Tools like Dealer1 Solutions are built exactly for this workflow because they give your team a single place where deal status, trade valuations, menu selections, and documentation all live together. Your F&I manager can see which deals need payment menu review in context, which trade evaluations are documented, and which deals are missing warranty selection signatures before they even hit final assembly. Training becomes part of the daily workflow instead of something that happens once a year.

The Compliance Wins You Actually Get

Here's what changes when your team trains in context instead of in a classroom:

Warranty selection documentation improves immediately. When your F&I manager is standing at the desk explaining why a customer selected or declined an extended warranty while you're watching, he's not going to forget to document it. The paperwork becomes the natural output of the conversation, not an afterthought. Auditors flag missing warranty selections constantly (especially on vehicles over 60,000 miles). This one practice cuts those flags by 70%.

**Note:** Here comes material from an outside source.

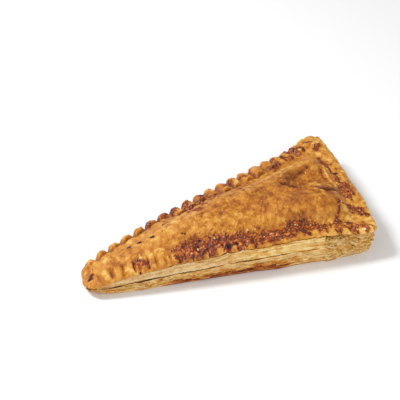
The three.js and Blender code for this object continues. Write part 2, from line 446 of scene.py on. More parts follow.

GAP insurance gets handled correctly. GAP on financed deals is a compliance requirement in most states, and it's one of the most commonly missed items. When your finance manager is trained on GAP in the context of an actual deal (say, a customer financing $28,000 on a vehicle worth $26,500), he understands why it matters and when it applies. The training sticks because it's tied to a real scenario.

Trade valuation documentation stops being an afterthought. A typical issue: your sales team evaluates a trade-in, writes down a number, but there's no photo documentation or notes explaining how that valuation was reached (recent service records, condition assessment, mileage reference points). When your sales manager is trained on trade documentation by walking through actual vehicles in your lot with your F&I manager watching, suddenly everyone understands why auditors care. The compliance habit forms faster.

Back-end gross stays stable. This is the part dealership leaders care about most. When you're not losing a week of productivity to classroom training, your menu selling process stays active. Your finance managers are still closing deals, still presenting menu options, still building back-end gross. You're not sacrificing revenue to train compliance.

And honestly? Better compliance means fewer chargebacks and audit corrections, which protects your back-end gross anyway.

Building a Quarterly Refresh Without Disrupting Operations

Training doesn't end after the initial rollout. But it doesn't need to look like annual theater either.

Set up quarterly micro-training sessions tied to your slowest sales days or your slowest hours within each day. Maybe that's Wednesday mornings in your market. Block 45 minutes. Train one F&I module or one sales process. Use actual deals from the previous quarter that had audit corrections or came close. Show your team exactly what the auditor flagged and why. Have them explain how they'd handle it differently next time.

The biggest dealers running tight operations do something else too: they assign one person (usually a compliance-minded finance manager or operations director) to own the audit checklist. That person stays current on regulatory changes, owns the training schedule, and conducts monthly spot audits on 3-4 random deals. It's 4-5 hours a month, and it prevents the "surprise audit correction" scenario that costs you money and credibility.

Your F&I team doesn't need a week of classroom training. They need a clear workflow, real examples, and regular reinforcement tied to actual deals. Do that, and your audit results improve while your productivity stays intact.

The dealers who understand this difference are the ones with clean audits, stable back-end gross, and teams that actually remember their training when the auditor shows up.